Exercise
Copy the records below verbatim, from the first line through the line containing "FLOOR_GLOW = 0.19", inclusive, and output nothing else.

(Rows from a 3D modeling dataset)
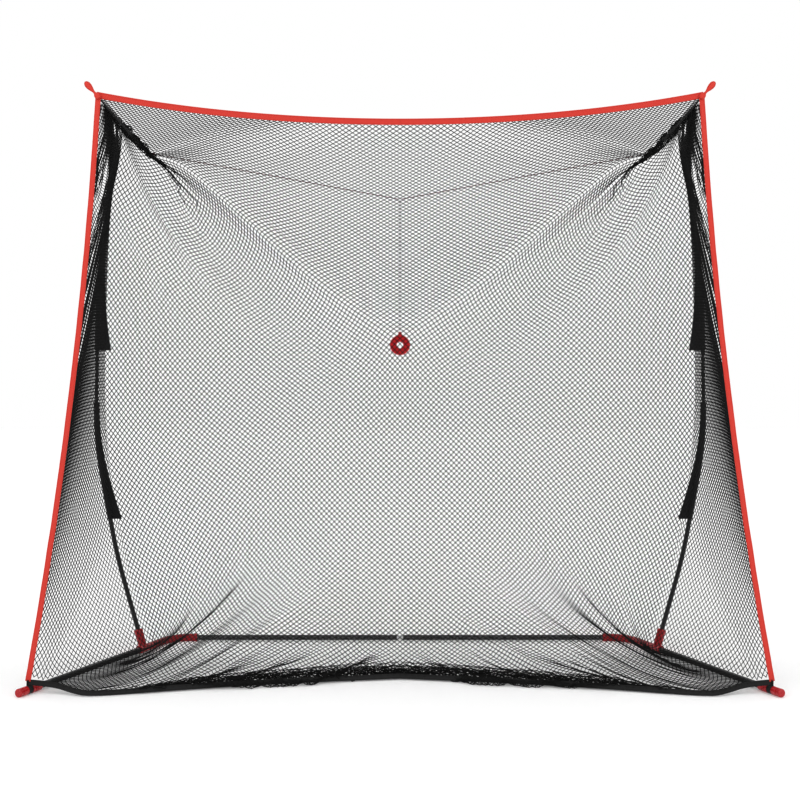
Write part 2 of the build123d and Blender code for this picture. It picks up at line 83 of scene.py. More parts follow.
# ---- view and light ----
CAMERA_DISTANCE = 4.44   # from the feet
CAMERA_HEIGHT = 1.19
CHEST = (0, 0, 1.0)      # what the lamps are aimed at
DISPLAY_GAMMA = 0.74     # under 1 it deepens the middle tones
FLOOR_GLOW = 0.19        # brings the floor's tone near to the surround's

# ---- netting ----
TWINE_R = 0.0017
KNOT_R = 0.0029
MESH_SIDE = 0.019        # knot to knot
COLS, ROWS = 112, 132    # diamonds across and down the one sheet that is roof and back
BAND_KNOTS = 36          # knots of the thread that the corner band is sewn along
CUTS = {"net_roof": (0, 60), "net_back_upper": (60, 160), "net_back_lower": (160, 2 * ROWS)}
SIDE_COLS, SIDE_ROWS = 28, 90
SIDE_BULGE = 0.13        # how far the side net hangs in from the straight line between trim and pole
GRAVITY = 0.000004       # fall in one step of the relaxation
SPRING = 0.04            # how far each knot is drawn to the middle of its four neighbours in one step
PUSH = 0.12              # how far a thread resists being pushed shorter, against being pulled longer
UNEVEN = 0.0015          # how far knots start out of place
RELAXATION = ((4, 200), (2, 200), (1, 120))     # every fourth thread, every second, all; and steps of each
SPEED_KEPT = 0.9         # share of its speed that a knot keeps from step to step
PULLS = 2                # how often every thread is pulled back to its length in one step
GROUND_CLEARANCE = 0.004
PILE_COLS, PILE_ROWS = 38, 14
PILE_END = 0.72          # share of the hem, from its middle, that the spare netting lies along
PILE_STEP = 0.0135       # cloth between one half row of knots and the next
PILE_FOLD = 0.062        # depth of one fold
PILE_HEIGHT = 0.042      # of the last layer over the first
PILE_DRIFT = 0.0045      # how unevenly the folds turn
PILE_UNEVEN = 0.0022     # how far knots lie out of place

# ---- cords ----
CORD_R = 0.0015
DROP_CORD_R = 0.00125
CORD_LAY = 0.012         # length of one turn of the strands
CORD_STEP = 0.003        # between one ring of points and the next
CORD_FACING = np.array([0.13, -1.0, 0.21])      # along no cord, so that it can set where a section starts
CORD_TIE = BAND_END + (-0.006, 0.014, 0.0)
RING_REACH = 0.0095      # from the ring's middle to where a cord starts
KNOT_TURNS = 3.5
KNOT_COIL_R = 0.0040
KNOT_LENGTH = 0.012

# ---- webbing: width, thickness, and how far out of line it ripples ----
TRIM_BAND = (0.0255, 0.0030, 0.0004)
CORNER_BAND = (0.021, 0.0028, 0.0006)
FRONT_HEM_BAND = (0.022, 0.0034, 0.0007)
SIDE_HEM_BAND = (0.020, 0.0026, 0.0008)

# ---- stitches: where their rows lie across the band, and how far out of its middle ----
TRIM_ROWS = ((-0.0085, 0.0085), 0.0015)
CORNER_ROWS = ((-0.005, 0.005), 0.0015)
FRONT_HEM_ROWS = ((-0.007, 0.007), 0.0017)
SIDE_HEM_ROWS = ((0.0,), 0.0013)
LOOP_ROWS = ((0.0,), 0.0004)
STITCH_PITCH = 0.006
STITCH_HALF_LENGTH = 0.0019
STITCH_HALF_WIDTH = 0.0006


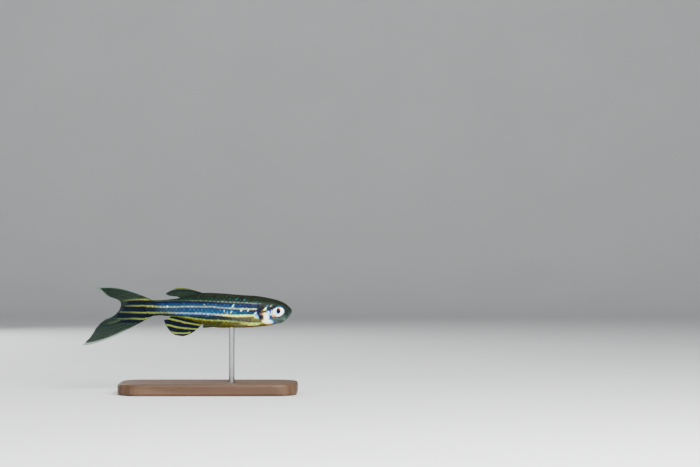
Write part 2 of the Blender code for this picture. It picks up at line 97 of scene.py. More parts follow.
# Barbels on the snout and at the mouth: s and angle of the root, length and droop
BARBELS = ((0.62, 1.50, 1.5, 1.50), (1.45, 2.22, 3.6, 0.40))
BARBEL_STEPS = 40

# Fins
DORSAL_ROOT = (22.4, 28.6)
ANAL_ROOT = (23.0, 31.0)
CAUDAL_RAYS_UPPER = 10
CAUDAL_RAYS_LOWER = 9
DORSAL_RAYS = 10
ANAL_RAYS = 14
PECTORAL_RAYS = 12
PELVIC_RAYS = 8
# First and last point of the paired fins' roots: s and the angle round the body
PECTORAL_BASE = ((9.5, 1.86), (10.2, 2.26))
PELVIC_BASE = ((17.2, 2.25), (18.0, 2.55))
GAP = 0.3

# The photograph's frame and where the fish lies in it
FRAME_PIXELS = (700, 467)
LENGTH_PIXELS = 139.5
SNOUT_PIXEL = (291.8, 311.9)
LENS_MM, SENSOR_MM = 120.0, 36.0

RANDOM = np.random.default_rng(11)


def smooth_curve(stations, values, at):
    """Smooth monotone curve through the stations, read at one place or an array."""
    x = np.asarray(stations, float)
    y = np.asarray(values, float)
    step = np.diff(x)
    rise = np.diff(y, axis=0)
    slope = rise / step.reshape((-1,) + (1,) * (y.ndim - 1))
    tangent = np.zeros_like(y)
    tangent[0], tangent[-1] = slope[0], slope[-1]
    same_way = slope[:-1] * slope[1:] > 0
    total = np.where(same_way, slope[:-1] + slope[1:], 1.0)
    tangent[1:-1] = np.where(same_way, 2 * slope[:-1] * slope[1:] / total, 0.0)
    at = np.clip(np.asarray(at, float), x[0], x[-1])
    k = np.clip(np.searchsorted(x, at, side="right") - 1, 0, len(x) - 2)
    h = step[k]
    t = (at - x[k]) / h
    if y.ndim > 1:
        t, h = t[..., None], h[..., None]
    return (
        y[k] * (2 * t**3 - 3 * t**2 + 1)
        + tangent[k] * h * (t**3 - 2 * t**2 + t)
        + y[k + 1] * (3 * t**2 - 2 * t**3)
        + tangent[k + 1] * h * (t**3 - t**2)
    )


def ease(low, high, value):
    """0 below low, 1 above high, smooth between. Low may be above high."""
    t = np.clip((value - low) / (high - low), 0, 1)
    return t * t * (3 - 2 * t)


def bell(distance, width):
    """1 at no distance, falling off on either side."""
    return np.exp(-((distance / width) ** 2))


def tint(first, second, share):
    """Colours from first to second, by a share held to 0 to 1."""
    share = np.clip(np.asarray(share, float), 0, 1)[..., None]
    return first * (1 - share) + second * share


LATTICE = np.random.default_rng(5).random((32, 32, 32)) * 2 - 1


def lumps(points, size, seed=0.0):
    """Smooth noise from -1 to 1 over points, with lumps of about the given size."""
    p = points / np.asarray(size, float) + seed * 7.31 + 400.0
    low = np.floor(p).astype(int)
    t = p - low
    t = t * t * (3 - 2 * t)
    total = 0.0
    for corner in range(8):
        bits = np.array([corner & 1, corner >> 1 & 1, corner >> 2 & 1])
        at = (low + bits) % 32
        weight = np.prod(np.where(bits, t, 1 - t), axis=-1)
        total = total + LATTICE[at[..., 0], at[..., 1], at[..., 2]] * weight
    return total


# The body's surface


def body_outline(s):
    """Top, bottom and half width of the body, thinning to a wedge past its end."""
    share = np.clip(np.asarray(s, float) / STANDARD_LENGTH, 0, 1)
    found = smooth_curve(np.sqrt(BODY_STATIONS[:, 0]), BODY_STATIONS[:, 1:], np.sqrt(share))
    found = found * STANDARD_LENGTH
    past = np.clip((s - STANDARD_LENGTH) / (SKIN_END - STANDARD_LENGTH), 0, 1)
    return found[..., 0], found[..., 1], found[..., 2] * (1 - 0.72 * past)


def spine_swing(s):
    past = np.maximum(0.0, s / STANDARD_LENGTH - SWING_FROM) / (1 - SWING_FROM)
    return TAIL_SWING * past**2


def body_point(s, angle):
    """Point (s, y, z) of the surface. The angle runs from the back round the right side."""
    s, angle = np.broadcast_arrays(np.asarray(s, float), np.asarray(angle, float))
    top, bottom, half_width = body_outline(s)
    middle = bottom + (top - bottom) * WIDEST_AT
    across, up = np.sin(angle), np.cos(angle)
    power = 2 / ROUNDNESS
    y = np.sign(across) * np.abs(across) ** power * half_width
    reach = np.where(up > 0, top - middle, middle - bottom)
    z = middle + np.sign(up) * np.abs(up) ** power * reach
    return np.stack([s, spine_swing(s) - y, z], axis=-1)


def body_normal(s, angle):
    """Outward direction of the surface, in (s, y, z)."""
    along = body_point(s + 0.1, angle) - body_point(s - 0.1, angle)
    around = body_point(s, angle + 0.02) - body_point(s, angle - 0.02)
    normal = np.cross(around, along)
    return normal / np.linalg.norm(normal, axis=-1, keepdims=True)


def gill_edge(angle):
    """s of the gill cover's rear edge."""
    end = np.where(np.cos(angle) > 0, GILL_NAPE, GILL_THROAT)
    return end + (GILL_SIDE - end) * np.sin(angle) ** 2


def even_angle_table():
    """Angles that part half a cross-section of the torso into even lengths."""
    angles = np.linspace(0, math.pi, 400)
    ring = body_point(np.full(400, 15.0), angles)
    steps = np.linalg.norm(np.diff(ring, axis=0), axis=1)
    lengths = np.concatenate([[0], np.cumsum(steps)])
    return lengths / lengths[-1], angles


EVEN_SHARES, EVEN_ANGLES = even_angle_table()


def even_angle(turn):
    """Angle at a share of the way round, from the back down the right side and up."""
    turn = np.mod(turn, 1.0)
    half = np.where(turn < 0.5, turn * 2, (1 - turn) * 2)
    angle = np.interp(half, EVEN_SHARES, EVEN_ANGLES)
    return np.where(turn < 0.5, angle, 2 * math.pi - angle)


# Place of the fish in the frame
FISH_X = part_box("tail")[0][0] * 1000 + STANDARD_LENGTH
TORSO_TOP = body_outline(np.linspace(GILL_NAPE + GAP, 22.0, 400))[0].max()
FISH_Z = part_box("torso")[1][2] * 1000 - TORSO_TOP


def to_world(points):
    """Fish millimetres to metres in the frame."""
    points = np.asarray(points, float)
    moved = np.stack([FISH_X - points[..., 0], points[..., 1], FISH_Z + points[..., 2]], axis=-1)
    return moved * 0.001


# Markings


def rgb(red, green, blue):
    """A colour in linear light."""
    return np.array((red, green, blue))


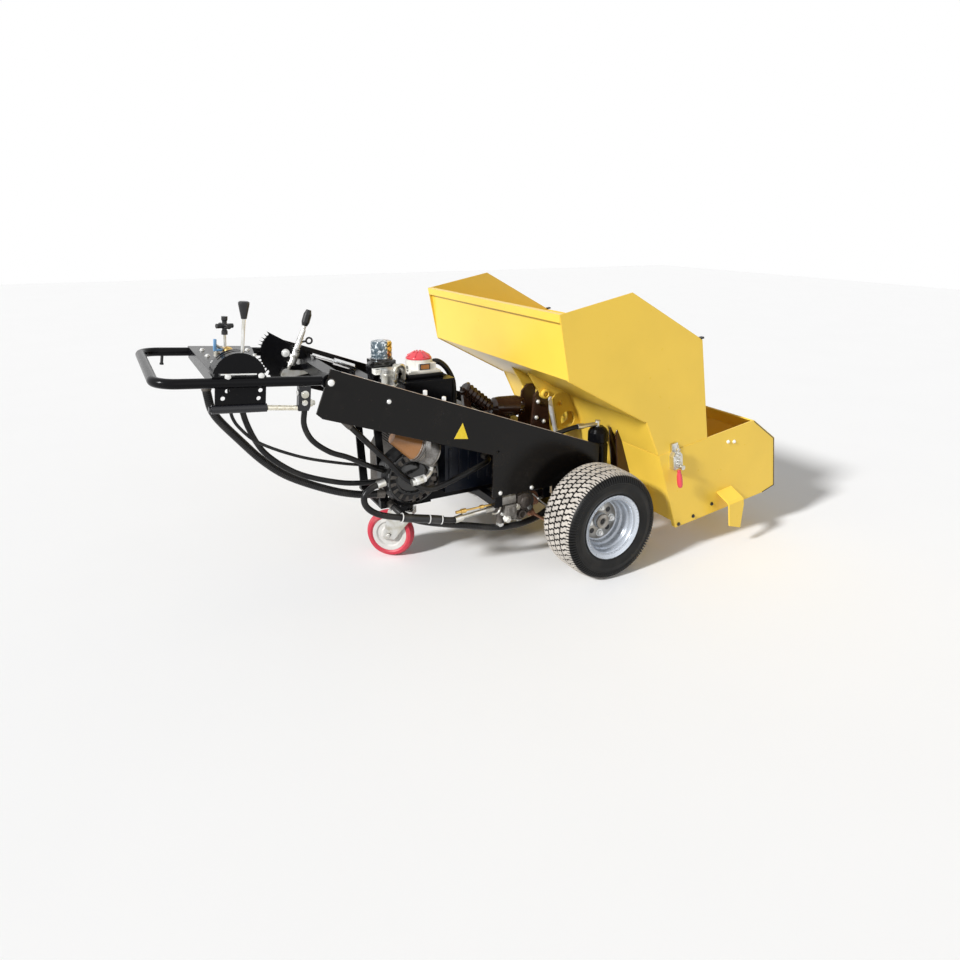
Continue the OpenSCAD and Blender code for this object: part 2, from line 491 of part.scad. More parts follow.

Reply to the exercise
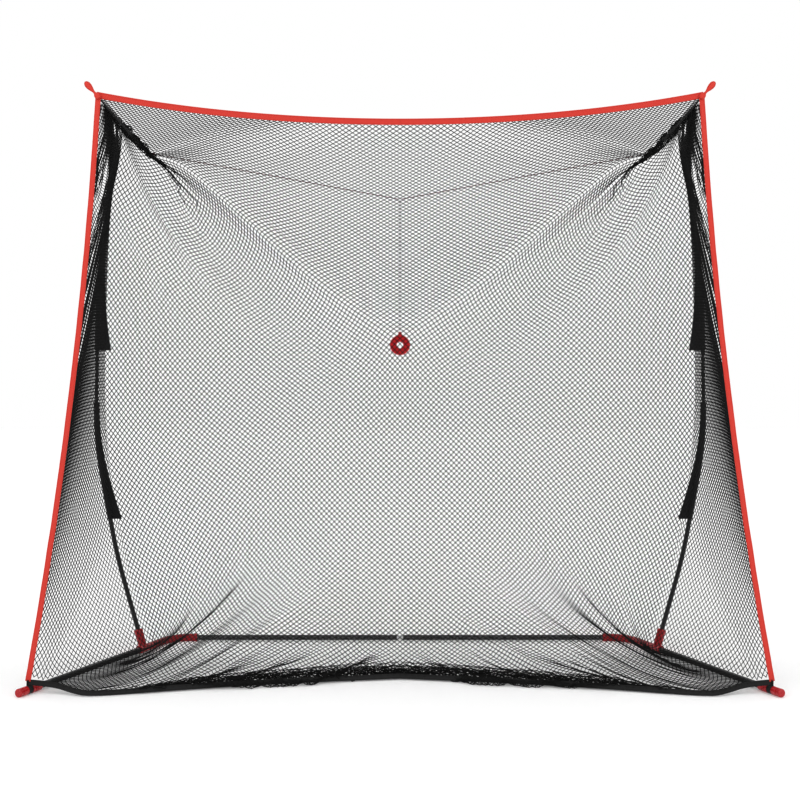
Write part 2 of the build123d and Blender code for this picture. It picks up at line 83 of scene.py. More parts follow.
# ---- view and light ----
CAMERA_DISTANCE = 4.44   # from the feet
CAMERA_HEIGHT = 1.19
CHEST = (0, 0, 1.0)      # what the lamps are aimed at
DISPLAY_GAMMA = 0.74     # under 1 it deepens the middle tones
FLOOR_GLOW = 0.19        # brings the floor's tone near to the surround's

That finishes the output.